The car is full of interior, imaginary worlds where, for example, books entitled Nihilism for Beginners or La Belle Dame Sans Muesli, set out inside a briefcase, become the buildings of a cityscape for unknown creatures.

In certain respects the book, with its resonant colour passages and evocation of the English landscape of the 1930s, when Austin 7s were first produced, represents a pastoral idyll shattered by the motor car. Yet any serious environmental messages are swathed in layer upon layer of different images and meaning. Ruby is a mild, gentle piece of work that will provide hours of fascination.

Grace Family tackles two thorny issues that have largely been ignored in children’s literature - race and divorce. This is the story of Grace, born in England, who visits The Gambia with her grandmother to see her father, who has remarried and now has a new family of two children.

Mary Hoffman has written a poignant story of a young girl’s attempts to come to terms with her broken family.

Grace’s sense of loss and loneliness over her parents’ break-up is reinforced by stories “in school reading books” of stereotypical families. “Grace saw that all the families had a mother and a father, a boy and a girl and a dog and a cat.” Finally, she grows to realise the wisdom of her grandmother’s words: “Families are what you make them.”

Hoffman does not make any attempt to romanticise Grace’s predicament, her journey to Africa, or her new-found relationship with her father.
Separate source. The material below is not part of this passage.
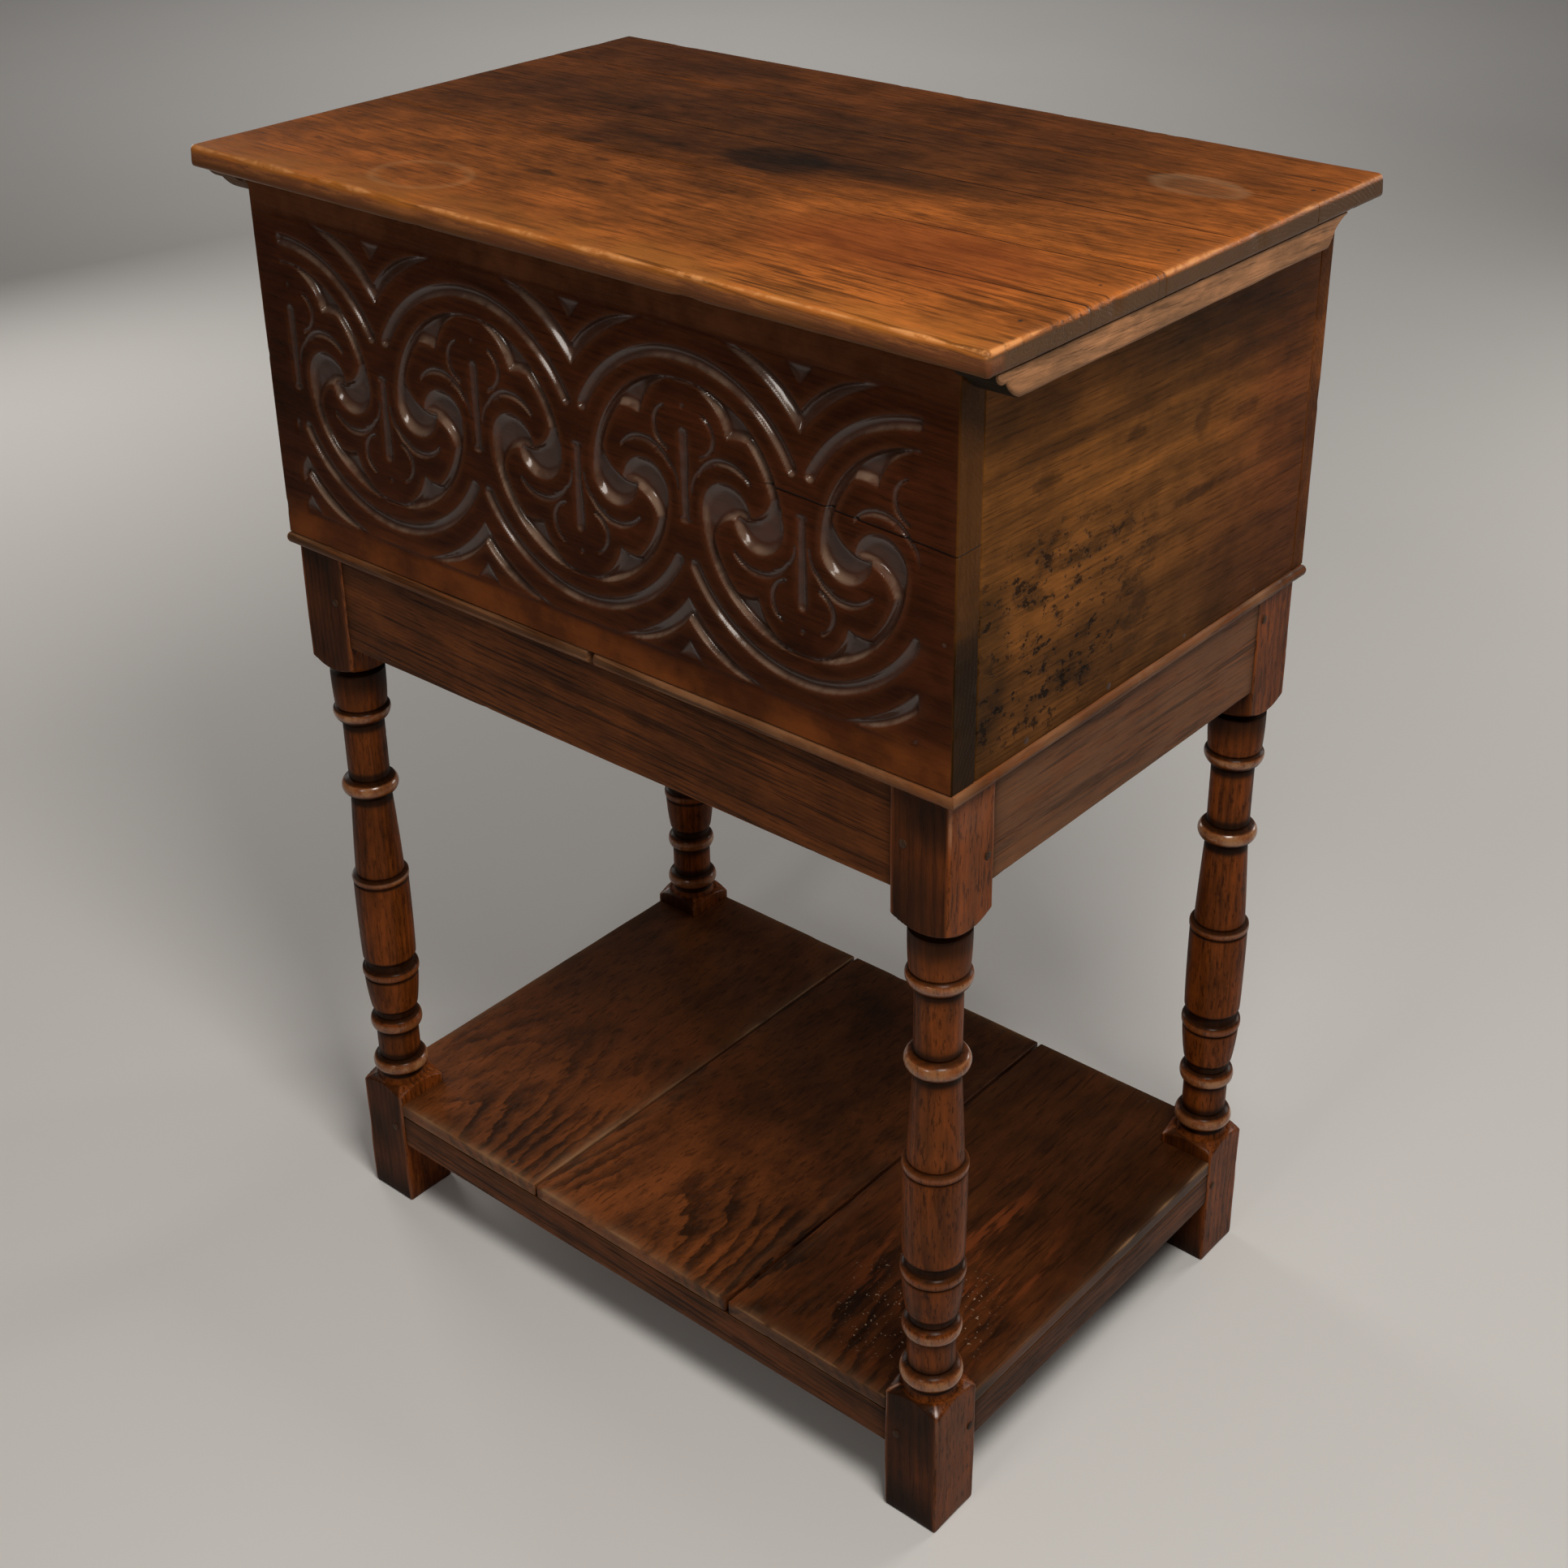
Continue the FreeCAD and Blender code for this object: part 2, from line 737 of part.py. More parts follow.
def make_stand():
    """Legs, aprons, stretchers and the pegs that hold them."""
    apron_pegs = apron_peg_places()
    stretcher_pegs = stretcher_peg_places()
    holes = [peg_hole(place) for place in apron_pegs + stretcher_pegs]
    leg = front_right_leg(holes)
    back_holes = [mirrored(hole, front_to_back) for hole in holes]
    back_leg = mirrored(front_right_leg(back_holes), front_to_back)
    save("leg_front_right", leg)
    save("leg_front_left", mirrored(leg, left_to_right))
    save("leg_back_right", back_leg)
    save("leg_back_left", mirrored(back_leg, left_to_right))
    apron_level, stretcher_level = rail_levels()
    front_brads = brad_places(stand_width, leg_face_y)
    side_brads = brad_places(stand_depth, leg_face_x)
    brads = [brad(place) for place in front_brads]
    brad_holes = [brad_hole(place) for place in front_brads]
    brads += [mirrored(shape, front_to_back) for shape in brads]
    brad_holes += [mirrored(shape, front_to_back) for shape in brad_holes]
    for place in side_brads:
        for shapes, shape in ((brads, brad(place)), (brad_holes, brad_hole(place))):
            shape.rotate(centre, up, 90)
            shapes.append(shape)
            shapes.append(mirrored(shape, left_to_right))
    nail_holes = [nail_hole(place, shelf_nail_length) for place in shelf_nail_places()]
    for name, level, thickness in (("apron", apron_level, apron_thickness),
                                   ("stretcher", stretcher_level, stretcher_thickness)):
        cutters = holes + (brad_holes if name == "apron" else nail_holes)
        front = front_rail(thickness, level)
        right = right_rail(thickness, level)
        save(name + "_front", one_solid(front.cut(cutters)))
        save(name + "_back", one_solid(mirrored(front, front_to_back).cut(cutters)))
        save(name + "_right", one_solid(right.cut(cutters)))
        save(name + "_left", one_solid(mirrored(right, left_to_right).cut(cutters)))
    save_group("apron_pegs", [peg(place) for place in apron_pegs])
    save_group("stretcher_pegs", [peg(place) for place in stretcher_pegs])
    front_strip = moulding_strip(stand_width, leg_face_y)
    right_strip = moulding_strip(stand_depth, leg_face_x)
    right_strip.rotate(centre, up, 90)
    strips = {
        "moulding_front": front_strip,
        "moulding_back": mirrored(front_strip, front_to_back),
        "moulding_right": right_strip,
        "moulding_left": mirrored(right_strip, left_to_right),
    }
    for name, strip in strips.items():
        save(name, one_solid(strip.cut(brad_holes)))
    save_group("moulding_brads", brads)


def make_shelf():
    places = shelf_nail_places()
    slab = shelf_slab([nail_hole(place, shelf_nail_length) for place in places])
    for name, x_from, x_to in shelf_board_spans():
        window = block(x_from, x_to, -stand_depth, stand_depth, 0, frame_height)
        save(name, one_solid(slab.common(window)))
    save_group("shelf_nails", [nail(place, shelf_nail_length) for place in places])


def make_box():
    front_places = case_nail_places(-box_face_y, front_to_back)
    back_places = case_nail_places(box_face_y, front_to_back * -1)
    bottom_places = bottom_nail_places()
    holes = [nail_hole(place, case_nail_length) for place in front_places + back_places]
    holes += [nail_hole(place, bottom_nail_length) for place in bottom_places]
    for x in hinge_centres():
        holes.append(leaf_recess(x, False))
        for place in hinge_nail_places(x, False):
            holes.append(hinge_nail_hole(place, box_hinge_nail_length))
    for name, board in box_boards().items():
        save(name, one_solid(board.cut(holes)))
    save_group("box_front_nails", [nail(place, case_nail_length) for place in front_places])
    save_group("box_back_nails", [nail(place, case_nail_length) for place in back_places])
    save_group("box_bottom_nails", [nail(place, bottom_nail_length) for place in bottom_places])


def make_lid():
    places = cleat_nail_places()
    holes = [nail_hole(place, cleat_nail_length) for place in places]
    cleat = right_cleat()
    save("lid_cleat_right", one_solid(cleat.cut(holes)))
    save("lid_cleat_left", one_solid(mirrored(cleat, left_to_right).cut(holes)))
    for x in hinge_centres():
        holes.append(leaf_recess(x, True))
        for place in hinge_nail_places(x, True):
            holes.append(hinge_nail_hole(place, lid_hinge_nail_length))
    slab = lid_slab()
    for name, span in lid_board_spans().items():
        save(name, one_solid(lid_board(slab, span).cut(holes)))
    save_group("lid_cleat_nails", [nail(place, cleat_nail_length) for place in places])


def make_hinges():
    box_nails = []
    lid_nails = []
    for side, x in zip(("left", "right"), hinge_centres()):
        save("hinge_box_leaf_" + side, hinge_leaf(x, False))
        save("hinge_lid_leaf_" + side, hinge_leaf(x, True))
        save("hinge_pin_" + side, hinge_pin(x))
        box_nails += [hinge_nail(place, box_hinge_nail_length) for place in hinge_nail_places(x, False)]
        lid_nails += [hinge_nail(place, lid_hinge_nail_length) for place in hinge_nail_places(x, True)]
    save_group("hinge_box_nails", box_nails)
    save_group("hinge_lid_nails", lid_nails)


def main():
    os.makedirs("parts", exist_ok=True)
    make_stand()
    make_shelf()
    make_box()
    make_lid()
    make_hinges()


main()
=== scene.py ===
"""Bible box on stand: the worn, carved and turned oak pieces that stand round the fixed frame."""

import math

import bmesh
import bpy
import numpy as np
from bpy.props import FloatProperty, FloatVectorProperty, PointerProperty
from bpy.types import Operator, Panel, PropertyGroup
from mathutils import Matrix, Vector


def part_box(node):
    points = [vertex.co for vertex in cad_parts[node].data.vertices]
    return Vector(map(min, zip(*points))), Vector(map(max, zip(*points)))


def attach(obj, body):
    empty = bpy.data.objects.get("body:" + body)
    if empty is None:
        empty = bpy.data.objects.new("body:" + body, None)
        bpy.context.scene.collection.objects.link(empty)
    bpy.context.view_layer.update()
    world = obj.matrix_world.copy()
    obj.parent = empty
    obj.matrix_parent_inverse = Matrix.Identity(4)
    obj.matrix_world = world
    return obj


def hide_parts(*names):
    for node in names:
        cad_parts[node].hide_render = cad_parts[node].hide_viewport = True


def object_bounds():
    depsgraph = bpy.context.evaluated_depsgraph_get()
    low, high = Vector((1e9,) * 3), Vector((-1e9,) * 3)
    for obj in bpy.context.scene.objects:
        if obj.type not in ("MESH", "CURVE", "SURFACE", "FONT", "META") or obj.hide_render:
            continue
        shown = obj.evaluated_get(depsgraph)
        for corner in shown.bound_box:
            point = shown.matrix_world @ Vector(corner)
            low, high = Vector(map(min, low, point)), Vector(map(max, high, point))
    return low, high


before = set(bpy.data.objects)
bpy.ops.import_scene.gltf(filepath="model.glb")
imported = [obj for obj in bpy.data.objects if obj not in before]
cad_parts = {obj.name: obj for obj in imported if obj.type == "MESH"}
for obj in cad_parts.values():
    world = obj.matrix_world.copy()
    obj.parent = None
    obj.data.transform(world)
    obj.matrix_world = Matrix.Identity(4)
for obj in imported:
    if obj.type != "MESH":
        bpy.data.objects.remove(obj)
cad_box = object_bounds()

bl_info = {
    "name": "Bible Box on Stand",
    "version": (1, 0, 0),
    "blender": (4, 5, 0),
    "location": "View3D > Sidebar > Bible Box",
    "description": "Builds the carved oak box, its board lid and the turned stand",
    "category": "Add Mesh",
}

mm = 0.001
stand_body = "stand_and_box"
lid_body = "lid"
weld_distance = 0.001 * mm

# Directions as axis numbers
along_x, along_y, along_z = 0, 1, 2

# Height of the lid's top, and how many millimetres the stand's middle lies behind the origin
lid_top = 1016.4 * mm
row_shift = 7.75


# Sizes and colours that a user would change

def length(name, description, value):
    """A length property in millimetres, kept in metres."""
    return FloatProperty(name=name, description=description, default=value * mm, subtype="DISTANCE",
                         unit="LENGTH", precision=5)


def angle(name, description, degrees):
    """An angle property, given in degrees."""
    return FloatProperty(name=name, description=description, default=math.radians(degrees),
                         subtype="ANGLE", unit="ROTATION")


def power(name, description, watts):
    """A lamp's strength."""
    return FloatProperty(name=name, description=description, default=watts, unit="POWER")


def tone(name, description, value):
    """A wood or metal colour property."""
    return FloatVectorProperty(name=name, description=description, default=value, subtype="COLOR",
                               min=0.0, max=1.0, size=3)


class CarvingSizes(PropertyGroup):
    pitch: length("Pitch", "Distance between two lunettes of one row", 210)
    first_centre: length("First centre", "Place of a lower lunette from the middle of the board", 5.5)
    mid_height: length("Mid height", "Height of the line on which the lunettes stand", 842)
    half_height: length("Half height", "From the middle line to the border line", 125)
    left_end: length("Left end", "Left end of the carved field", -318)
    right_end: length("Right end", "Right end of the carved field", 316)
    relief: length("Relief", "Depth of the deepest ground", 5.0)
    cell: length("Cell", "Distance between two points of the carved surface", 1.4)


class TurningSizes(PropertyGroup):
    arris: length("Arris", "Round of the corners of the leg blocks", 2.4)
    shoulder_drop: length("Shoulder drop", "Height over which a block's corners are turned away", 8)
    quirk: length("Quirk", "Depth of the fine line cut beside each ring", 0.7)
    row: length("Row", "Distance between two rings of points", 1.3)


class BoardSizes(PropertyGroup):
    lid_nose: length("Lid nose", "Round of the lid's upper edge", 5.5)
    lid_under: length("Lid underside", "Round of the lid's lower edge", 4.0)
    arris: length("Arris", "Round of the edges of the case boards", 1.6)
    shelf_arris: length("Shelf arris", "Round of the shelf boards' edges", 2.5)
    rail_arris: length("Rail arris", "Round of the rails' edges", 1.4)
    joint_ease: length("Joint ease", "Round of the edges where two boards meet", 0.7)
    wander: length("Wander", "How far old surfaces dip below their true plane", 0.5)


class WoodTones(PropertyGroup):
    lid: tone("Lid", "Waxed top, orange brown", (0.280, 0.079, 0.0125))
    cleat: tone("Cleat", "Dry wood of the cleats", (0.300, 0.140, 0.062))
    carved: tone("Carved front", "Dark red brown front", (0.047, 0.0118, 0.0036))
    case: tone("Case", "Golden brown sides", (0.168, 0.061, 0.0113))
    turned: tone("Legs", "Brown turned legs", (0.140, 0.033, 0.0048))
    rail: tone("Rails", "Brown rails and mouldings", (0.101, 0.0285, 0.0060))
    shelf: tone("Shelf", "Dark brown shelf", (0.122, 0.034, 0.0080))
    peg: tone("Pegs", "Dark end grain of the pegs", (0.060, 0.028, 0.014))
    inside: tone("Bare inside", "Unwaxed wood inside the box", (0.165, 0.074, 0.027))
    worn: tone("Worn wood", "Tan of edges rubbed bare", (0.360, 0.200, 0.105))
    iron: tone("Iron", "Blackened iron of the hinges", (0.045, 0.038, 0.034))
    rust: tone("Rust", "Rust on the nails", (0.080, 0.038, 0.022))
    floor: tone("Floor", "Pale studio floor", (0.80, 0.79, 0.775))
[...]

She does not try to resolve the irresolvable, but this is a story that makes the complexities of modern family relationships accessible, acceptable and meaningful to children.

This sequel to Hoffman’s best-selling Amazing Grace is complemented once again by Caroline Binch’s illustrations, which skilfully capture character, gesture and movement and are full of narrative. Based on photographic images, rippling with the light of Africa, they display a realism tempered by the abstraction and colour of African vegetation and fabric.